**Task description**. Set down only the lines running from the one with "What bpy script" to the one with "# ---- driving", both lines included, exactly as they stand, please.

**Task data**.
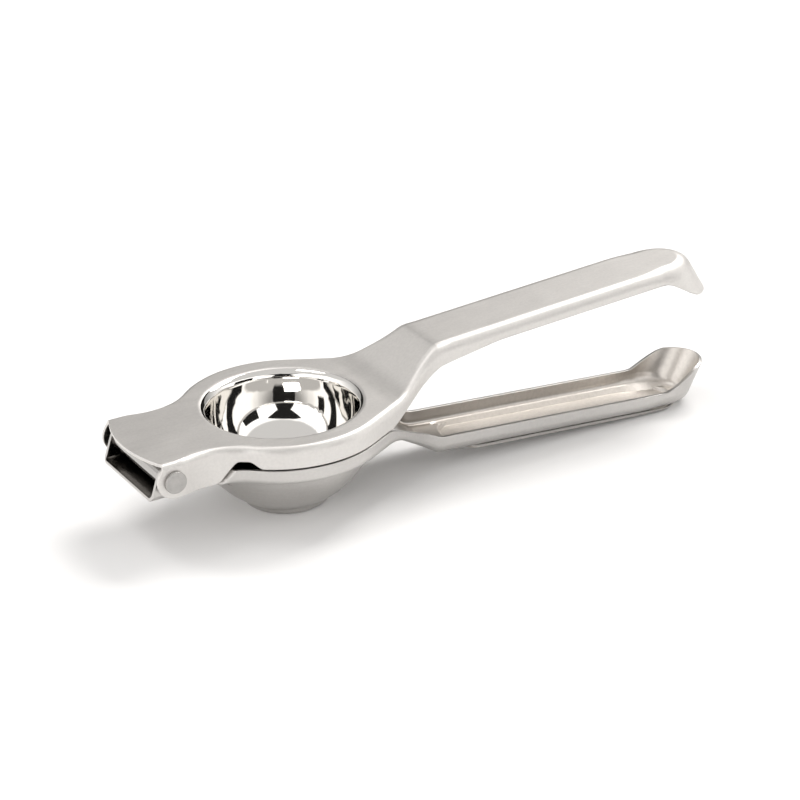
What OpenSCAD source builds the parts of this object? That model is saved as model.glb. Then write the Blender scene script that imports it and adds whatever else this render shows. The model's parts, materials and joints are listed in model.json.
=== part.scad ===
// Hand citrus press: two pressed-steel levers hinged on one rivet.
// The upper lever carries a domed press cup, the lower lever a perforated bowl.
// Lengths are millimetres. The model is drawn with the cup centre at x = 0 and
// the upper plate at z = 0, and is then laid on the table by seated().

/* [Sheet] */
// Thickness of the steel sheet of both levers
sheet = 1.2; // [1:0.1:1.5]
// Gap between an ear of the upper lever and the lower wall inside it
side_gap = 0.3; // [0.25:0.05:0.4]

/* [Press cup and bowl] */
// Inside radius of the press cup below its rolled rim
cup_r = 24.4; // [20:0.1:29]
// Radius of the roll from the plate into the cup
rim_roll = 3; // [2.8:0.1:6]
// Flat land between the rolled rim and the side flange
ring_land = 6.9; // [4:0.1:8]
// Gap between the cup and the bowl for the peel
peel_gap = 3.6; // [2.5:0.1:5]
// How much lower the centre of the bowl lies than the centre of the cup
bowl_drop = 1.8; // [0:0.1:2.4]
// Gap under the closed cup, above the bowl floor
floor_gap = 3.8; // [1.5:0.1:5]
// Radius of the flat foot under the bowl
foot_r = 14.2; // [12.5:0.1:17]
// Diameter of one drain hole
drain_d = 3.2; // [2:0.1:4]
// Drain holes in the inner circle; the outer circle has twice as many
drain_count = 6; // [4:1:6]

/* [Levers] */
// Depth of the upper lever's side flange around the ring
flange_h = 7.3; // [6:0.1:9]
// Slit between the two levers' edges when the press is closed
closed_slit = 0.5; // [0.4:0.1:1]
// Height of the lower lever's side wall around the ring
wall_h = 5.4; // [4.5:0.1:7]
// Width of both handles
grip_w = 24; // [20:0.5:29]
// Distance from the cup centre to the bend where the handles begin
grip_start = 51.5; // [48:0.5:62]
// Length of the straight handles
grip_len = 92; // [76:1:112]
// Rise of the upper handle at its first bend, above the plate
upper_rise = 10.8; // [8:0.1:14]
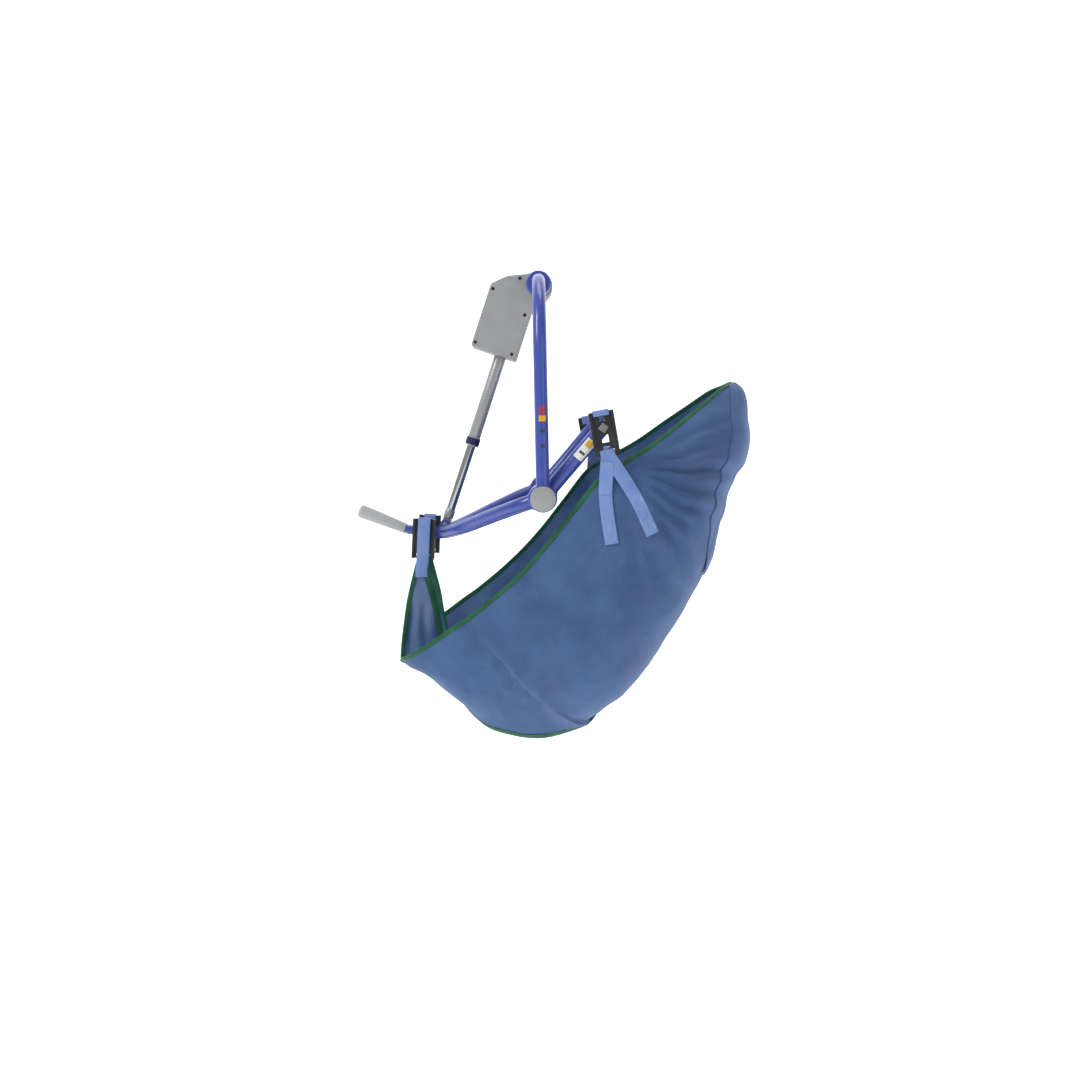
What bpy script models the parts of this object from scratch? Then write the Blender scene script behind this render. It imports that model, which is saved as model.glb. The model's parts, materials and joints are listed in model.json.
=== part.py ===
"""Powered positioning hanger of a patient lift, with its clip sling.

Origin at the centre of the top hub. +X towards the patient's back, -Y the near side, +Z up.
The hanger frame hangs from the lift at the hub; the tilt frame swings about the two hoop pivots,
pushed by the linear actuator in the middle plane.
"""
import math

import bmesh
import bpy
from mathutils import Matrix, Vector

MM = 0.001
GAP = 0.3 * MM                 # left between pieces that touch
RUN = 0.25 * MM                # running clearance, on the radius, of pins and bushes

# ---- driving dimensions -------------------------------------------------------------------

HUB_R = 24.5 * MM              # round ends of the top hub
HUB_END_IN = 50 * MM           # inner face of a hub end, from the middle plane
HUB_END_OUT = 75 * MM
HUB_SHAFT_R = 12.5 * MM
HUB_RIM = 6 * MM               # outer part of a hub end, bored to suit the hoop's tube

HOOP_HALF = 250 * MM           # middle plane to the centre line of a hoop leg
HOOP_BEND_R = 150 * MM
LEG_TUBE_R = 12.5 * MM
TUBE_WALL = 2.5 * MM
PIVOT_X = 8.5 * MM
PIVOT_Z = -415 * MM

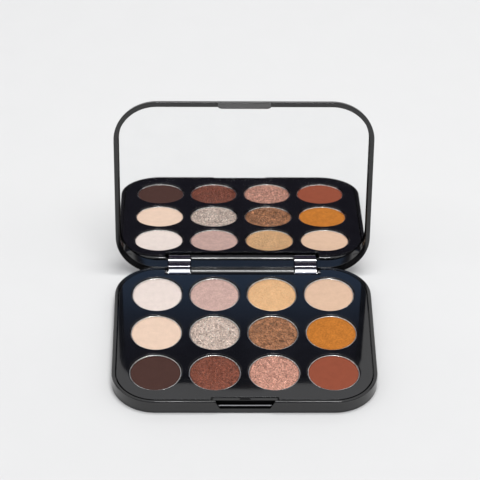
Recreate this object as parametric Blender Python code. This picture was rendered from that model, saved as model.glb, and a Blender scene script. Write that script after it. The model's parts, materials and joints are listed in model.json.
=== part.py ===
"""A twelve-pan eyeshadow palette, open: base with its pans, and a mirrored lid on a rear hinge.

Metres, +Z up. The origin is at the centre of the base's underside, +X runs along the hinge,
and -Y is the front. The lid is modelled closed, about the hinge axis, and turned open by an empty.
"""

from math import cos, pi, radians, sin

import bmesh
import bpy
from mathutils import Vector

MM = 0.001
GAP = 0.3 * MM  # between pieces that touch

# Case outline, shared by the base and the lid
CASE_HALF_X = 58.7 * MM
CASE_HALF_Y = 45.65 * MM
CASE_RADIUS = 19.6 * MM
CORNER_STEPS = 8
SHARP_ANGLE = radians(35)

# Base shell
BASE_HEIGHT = 6.5 * MM
BASE_FLOOR = 1.0 * MM
OVERLAP = 0.5 * MM  # how far a joined shape runs into its neighbour
BOTTOM_ROUND = 0.7 * MM
TOP_ROUND = 0.45 * MM
REAR_ROUND = 1.2 * MM

# Deck tray, let into the base shell
DECK_HALF_X = 56.8 * MM
DECK_FRONT = -44.2 * MM
DECK_REAR = 43.5 * MM
DECK_RADIUS = 17.7 * MM
DECK_PLATE = 1.2 * MM
DECK_SKIRT = 1.0 * MM
DECK_EDGE = 0.15 * MM
WELL_EDGE = 0.25 * MM

# Pans and powders, on a square grid about the base's centre
PITCH = 26.2 * MM
COLUMNS = 4
ROWS = 3
PAN_RADIUS = 11.5 * MM
PAN_WALL = 0.25 * MM
PAN_FLOOR_Z = 2.4 * MM
PAN_TOP_Z = 5.95 * MM
PAN_BASE = 0.3 * MM
PAN_EDGE = 0.4 * MM
WELL_RADIUS = PAN_RADIUS + GAP
CUP_WALL = 0.7 * MM
POWDER_TOP_Z = 5.71 * MM
POWDER_EDGE = 0.3 * MM
ROUND_SEGMENTS = 24

# Hinge
HINGE_Y = 43.61 * MM
HINGE_Z = 3.75 * MM
BARREL_RADIUS = 2.75 * MM
NOTCH_HALF_X = 36.0 * MM
NOTCH_FRONT = 39.7 * MM
KNUCKLE_IN_X = 24.3 * MM
KNUCKLE_OUT_X = 34.3 * MM
BARREL_HALF_X = KNUCKLE_IN_X - GAP
HINGE_PIN_RADIUS = 0.6 * MM
PIN_HOLE_RADIUS = HINGE_PIN_RADIUS + GAP
PIN_IN_X = 19.0 * MM
PIN_OUT_X = 39.5 * MM
CHEEK_OUT_X = 40.5 * MM
CHEEK_FRONT = 38.5 * MM
CHEEK_REAR = 44.5 * MM
CHEEK_TOP = 5.0 * MM
WEB_FRONT = HINGE_Y - 1.5 * MM
WEB_REAR = HINGE_Y + 1.2 * MM
OPEN_ANGLE = radians(96.85)

# Knuckle leaf, in the lid's frame: along the rim, then up at the mirror
LEAF_IN = -1.5 * MM
LEAF_UP = -4.7 * MM
LEAF_EASE = 0.4 * MM
LEAF_BEND_DEPTH = 0.9 * MM
LEAF_BACK_DEPTH = 1.9 * MM
SEAT_IN = LEAF_IN + GAP
SEAT_UP = LEAF_UP - GAP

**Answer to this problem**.
What bpy script models the parts of this object from scratch? Then write the Blender scene script behind this render. It imports that model, which is saved as model.glb. The model's parts, materials and joints are listed in model.json.
=== part.py ===
"""Powered positioning hanger of a patient lift, with its clip sling.

Origin at the centre of the top hub. +X towards the patient's back, -Y the near side, +Z up.
The hanger frame hangs from the lift at the hub; the tilt frame swings about the two hoop pivots,
pushed by the linear actuator in the middle plane.
"""
import math

import bmesh
import bpy
from mathutils import Matrix, Vector

MM = 0.001
GAP = 0.3 * MM                 # left between pieces that touch
RUN = 0.25 * MM                # running clearance, on the radius, of pins and bushes

# ---- driving dimensions -------------------------------------------------------------------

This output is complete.